# 5cm long dark greenbrown unidentified algae?



## Raven_ (Dec 5, 2005)

Hi, have some trouble with an algae im trying to identify, its dark greenbrown about 5cm long and its really thin.

http://www.plantswap.se/forum/download.php?id=6797





My camera have some issue with fluorescent light but the plate is white and the algae dark greenbrown.
http://www.plantswap.se/forum/download.php?id=6798

Same as above, tilted the plate so excess water flowed off and then poured 5ml h2o2, the colour change slightly to a more greenish and it dried over night.
http://www.plantswap.se/forum/download.php?id=6806

For various reasons the aquarium have not been taken care off in the last 6 months other than feeding the fish and some waterchanges.
No co2 or nutrients for plants, light is on 10hours a day and its 2x36W T8 aquarelle.
The filtrationsystem is an eheim 2260(18 liter filtervolume) with an eheim 1250(1200L/H) for watercirculation.

Any idea what algae it is?
Is it safe to move moss from this aquarium to a properly maintained aquarium with lots of plants?

Regards 
Raven_


----------



## HeyPK (Jan 23, 2004)

I get the login page and can't see your photos on Plantswap. The video is too dark to see very much.


----------



## Raven_ (Dec 5, 2005)

Just taken up from aquarium 
http://i51.tinypic.com/abh1c5.jpg

Dried up after being treated with 5ml h2o2.
http://i53.tinypic.com/2iwahpt.jpg

A bit dark but from the aquarium
http://i52.tinypic.com/2ufaih3.jpg



> The video is too dark to see very much.
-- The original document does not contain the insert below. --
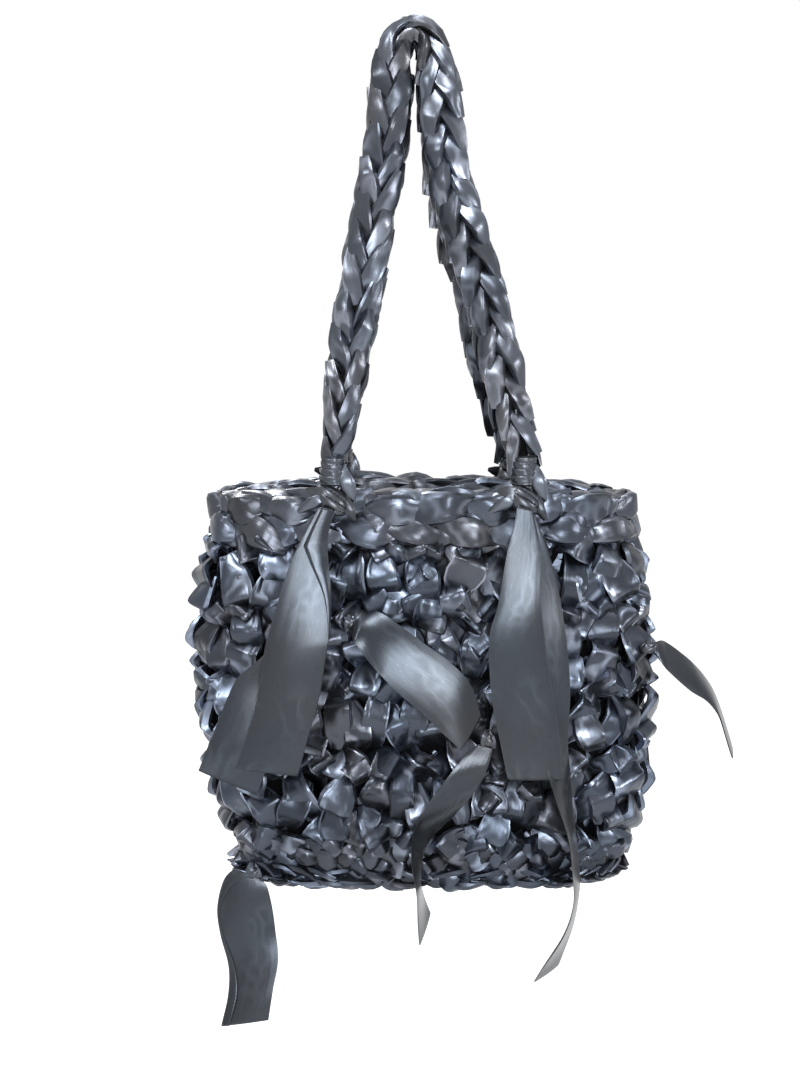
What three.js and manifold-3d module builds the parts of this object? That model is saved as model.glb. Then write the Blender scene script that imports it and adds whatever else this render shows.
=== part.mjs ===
// A tote crocheted from wide satin ribbon, hanging from the top of its two plaited handles.
// Millimetres, +Z up, +X to the right of the front, -Y the front.
// The origin is the point that both handles hang from.
import * as THREE from "three";
import { mergeVertices } from "three/addons/utils/BufferGeometryUtils.js";
import Module from "manifold-3d";

const wasm = await Module();
wasm.setup();

// Ribbon
const ribbonWidth = 38;
const ribbonThickness = 1.2;
const seatGap = 0.3;

// Bag body: sizes at the widest round, without the swell of the stitches
const handleDrop = 277;
const bagHalfWidth = 145;
const bagHalfDepth = 44;
const bagOffset = 6;
const wallThickness = 12;
const cornerPower = 2.7;

// Rounds, from the base up
const baseRoundHeight = 13.5;
const stitchRoundHeight = 49;
const rimHeight = 33;
const basePanelThickness = 11;
const baseRoundCount = 2;
const stitchRoundCount = 4;
const stitchRoundHeightShares = [1.14, 1, 0.96, 0.9];

// Stitches
const stitchesPerRound = 26;
const columnsPerStitch = 4;
const stitchSwell = 7;
const rimSwell = 5;
const baseSwell = 4;
const stitchInterlock = 3;
const stitchLeanShare = 0.5;
const valleyShare = 0.35;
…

I can try to fix a video with better light but my camera is 10years old and halfbroken so i dont have much hope.


----------



## HeyPK (Jan 23, 2004)

I have seen enough to see that it looks pretty awful! I would pull out as much as I could and then try killing remaining tufts with hydrogen peroxide applications. Other treatments that sometimes work are overdosing with Excel, getting a shrimp that eats it, getting a fish that eats it (rosy barb? Siamese alga eater? Florida Flag fish?), trying a blackout period of four or more days, and fertilize heavily and hope the plants outgrow and outcompete the alga. If none of those work, there is always the bleach treatment. See this link for information about the bleach treatment.


----------



## Raven_ (Dec 5, 2005)

Got a somewhat better video using my mobilephone, the aluminiumstrip is on the front right side of the aquarium.







HeyPK said:


> I would pull out as much as I could and then try killing remaining tufts with hydrogen peroxide applications.


The aquarium is to be scrapped in a couple of months so wont make any attempt to get rid of the algae, the main question i have is if this algae works the same way as cladophora and completly infest any aquarium it spreads to or if it will disappear in a properly maintained aquarium with lots of light, plants and nutrients?


----------



## DishyFishy (Aug 11, 2011)

Wow, that looks like I cut my hair and threw it in the tank! Sorry I know that wasn't helpful at all lol.


----------



## Raven_ (Dec 5, 2005)

Could it be spirogyra despite not having a rich green colour?


----------



## HeyPK (Jan 23, 2004)

It doesn't look like Spirogyra, which is a loose tangle (never a tight one) of slippery threads that have very little tensile strength.


----------



## Raven_ (Dec 5, 2005)

Bump, anyone else have anything to add?

On a sidenote, took a big chunk of moss and removed 97% of the algae, put it in a container with a small(cycled) filter and 15 red cherry shrimps, fertilizer have been added a couple of times the last few weeks and the shrimps are feed once a day and lightning is low.
I havent seen any algae growth sofar but indications that the moss itselfs grows.


----------